Reputation: 188
How can I create a job with a multi GPU of the same type but not specific that type directly? My experiment has a constraint that all GPUs have the same type but this type can be whatever we want.
Currently I am able only to create a experiment with multi GPUs with telling exactly what type I want:
--gres=gpu:gres_type:amount
If I don't specify gres_type
, then sometimes I get mixed GPUs packs (let say 2x titan V and 2x titan X).
Upvotes: 0
Views: 488
Reputation: 59250
If you are fortunate enough that the cluster is consistent in the types of nodes that host the GPUs, and that the features
of the nodes a properly specified and allow distinguishing between the nodes that host the different GPU types, you can use the --constraint
parameter.
For the sake of the argument, let's assume that the nodes that host the titanV
have haswell
CPUs, and those that host the titanX
have skylake
CPUs and that those are defined as features. Then, you can request
--gres=gpu:2
--constraint=[haswell|skylake]
If the above does not apply to your use case, you can submit two jobs and keep only the one that starts the earliest.

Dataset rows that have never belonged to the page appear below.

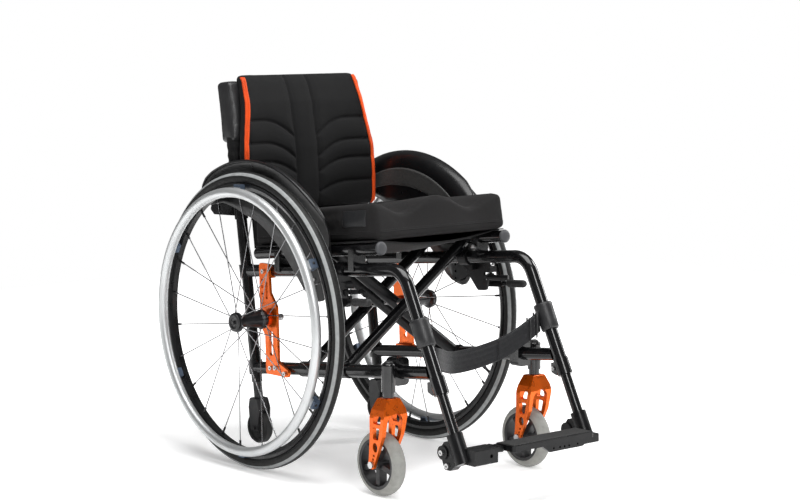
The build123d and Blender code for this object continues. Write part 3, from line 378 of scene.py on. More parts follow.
FRAME_BLACK = paint("frame_black", (0.004, 0.004, 0.0045), 0.16, 0.25, specular=0.4)
SATIN_BLACK = paint("satin_black", (0.0045, 0.0045, 0.005), 0.3, 0.0, 2e-5, specular=0.25)
GUARD_BLACK = paint("guard_black", (0.004, 0.004, 0.0045), 0.3, 0.0, 3e-6, specular=0.4)
RIM_BLACK = paint("rim_black", (0.006, 0.006, 0.0065), 0.28, 0.1, 2e-5, specular=0.4)
HUB_BLACK = anodised("hub_black", (0.02, 0.02, 0.022), 0.32, 0.5, (1, 0.1, 1), 0.3)
ORANGE = anodised("orange_anodised", (0.86, 0.135, 0.002), 0.3, 0.8, (1, 1, 0.06), 0.3)
STEEL = anodised("zinc_steel", (0.6, 0.6, 0.6), 0.28, 1.0, (1, 0.2, 1), 0.0)
PLASTIC = plastic("satin_plastic", (0.014, 0.014, 0.015), 0.42)
GREY_CAP = plastic("cap_plastic", (0.045, 0.046, 0.05), 0.5)
GRIP = rubber("grip_rubber", (0.012, 0.012, 0.012), 0.62)
CASTER_GREY = rubber("caster_rubber", (0.27, 0.27, 0.25), 0.58)
TREAD_PAD = rubber("tread_pad", (0.02, 0.02, 0.02), 0.7)
BACK_CLOTH = cloth("back_cloth", (0.0045, 0.0045, 0.0048), "y", "z", 0.0011, 1.2e-4, sheen=0.03)
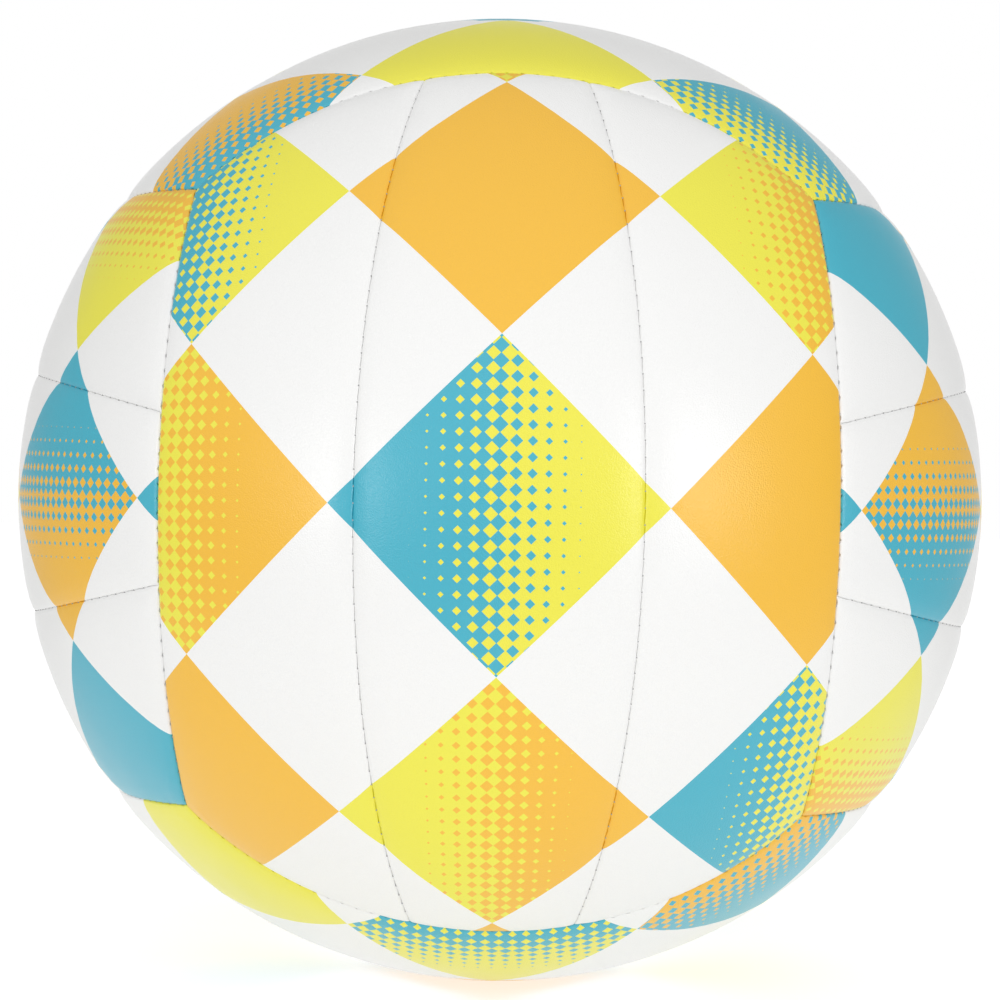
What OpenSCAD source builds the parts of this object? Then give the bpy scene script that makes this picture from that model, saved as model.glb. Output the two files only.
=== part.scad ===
// Machine-stitched ball of eighteen panels, laid out as six faces of three strips.
// Each panel is a laminate of skin, foam and woven lining, sewn edge to edge over a rubber bladder.
// The origin is the ball's centre, +Z is up, and the inflation valve faces +Y.

/* [Ball] */
// Outer diameter of the inflated ball
ball_d = 213; // [206:1:220]

/* [Cover] */
// Width of a face of three strips, along the surface at its middle
face_w = 138; // [132:1:146]
// Width of a middle strip, along the surface at its middle
middle_strip_w = 53; // [46:1:60]
// Thickness of the synthetic leather skin
skin_t = 0.8; // [0.6:0.1:1.1]
// Thickness of the foam behind the skin
foam_t = 1.8; // [1.4:0.1:2.4]
// Thickness of the woven lining behind the foam
lining_t = 0.4; // [0.3:0.1:0.8]
// Film of adhesive between the layers
glue_t = 0.05; // [0.02:0.01:0.1]

/* [Seams] */
// Radius to which the skin turns down beside a seam
edge_r = 2.2; // [2:0.1:3]
// Gap between the two turned edges of a seam
seam_gap = 0.1; // [0.05:0.05:0.3]
// Diameter of the machine thread
thread_d = 0.7; // [0.5:0.1:0.9]
// Diameter of the hand thread that closes the last seam
closing_thread_d = 1; // [0.8:0.1:1.1]
// Length of the seam that is closed by hand
closing_l = 70; // [50:5:90]
// Distance of a thread's end from the seam that crosses it
thread_end = 1.1; // [0.9:0.1:2]
// How far the cuts of a long seam lean apart at their lower side
seam_taper = 0.3; // [0.2:0.1:0.6]
// Rise of a round edge's circle over the panel's crown, which leaves a faint crease
edge_lift = 0.06; // [0.04:0.01:0.1]

/* [Bladder] */
// Wall of the blown-up bladder
bladder_t = 0.5; // [0.4:0.1:1]
// Space between lining and bladder
bladder_gap = 0.1; // [0.05:0.05:0.3]

/* [Valve] */
// Hole through the cover for the valve
valve_hole_d = 7; // [6.8:0.1:9]
// Neck of the valve body, in that hole
valve_neck_d = 6.4; // [6:0.1:6.6]
// How far the neck's face lies under the ball's surface
valve_recess = 0.7; // [0.4:0.1:1.2]
// Bevel round the neck's face
valve_bevel = 0.4; // [0.2:0.1:0.6]
// Flange that is bonded to the inside of the bladder
valve_flange_d = 26; // [20:1:34]
// Thickness of that flange
valve_flange_t = 1.2; // [0.8:0.1:2]
// Stem that reaches into the bladder
valve_stem_d = 10; // [9:0.5:12]
// Length of the stem below the flange
valve_stem_l = 11; // [9:0.5:14]
// Plug in the valve body
plug_d = 4; // [3.6:0.1:4.4]
// Collar that keeps the plug in the stem
plug_collar_d = 6.4; // [5.6:0.1:7]
// Height of that collar
plug_collar_h = 2.4; // [1.6:0.1:3]
// Needle guide down the plug
needle_bore_d = 2.2; // [2.1:0.1:2.6]
// Length of the needle guide, with its mouth
needle_bore_l = 9; // [7:0.5:10]
// Mouth of the needle guide
needle_mouth_d = 3; // [2.8:0.1:3.4]
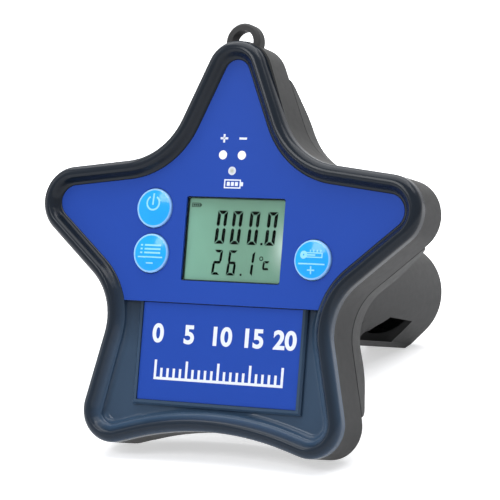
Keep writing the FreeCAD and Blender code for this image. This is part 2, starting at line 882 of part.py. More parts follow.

For that, give your jobs an identical name, and use the singleton
dependency.
Write a submission script like this one
#!/bin/bash
#SBATCH --dependency=singleton
#SBATCH --job-name=gpujob
# Other options
scancel --state=PENDING --jobname=gpujob
# etc.
and submit it twice with
$ sbatch --gres=gpu:titanX:2 submit.sh
$ sbatch --gres=gpu:titanV:2 submit.sh
Each job will be assigned only one type of GPU, and the first one that starts will cancel the other one. This approach can scale up with more than two GPU types.
Upvotes: 1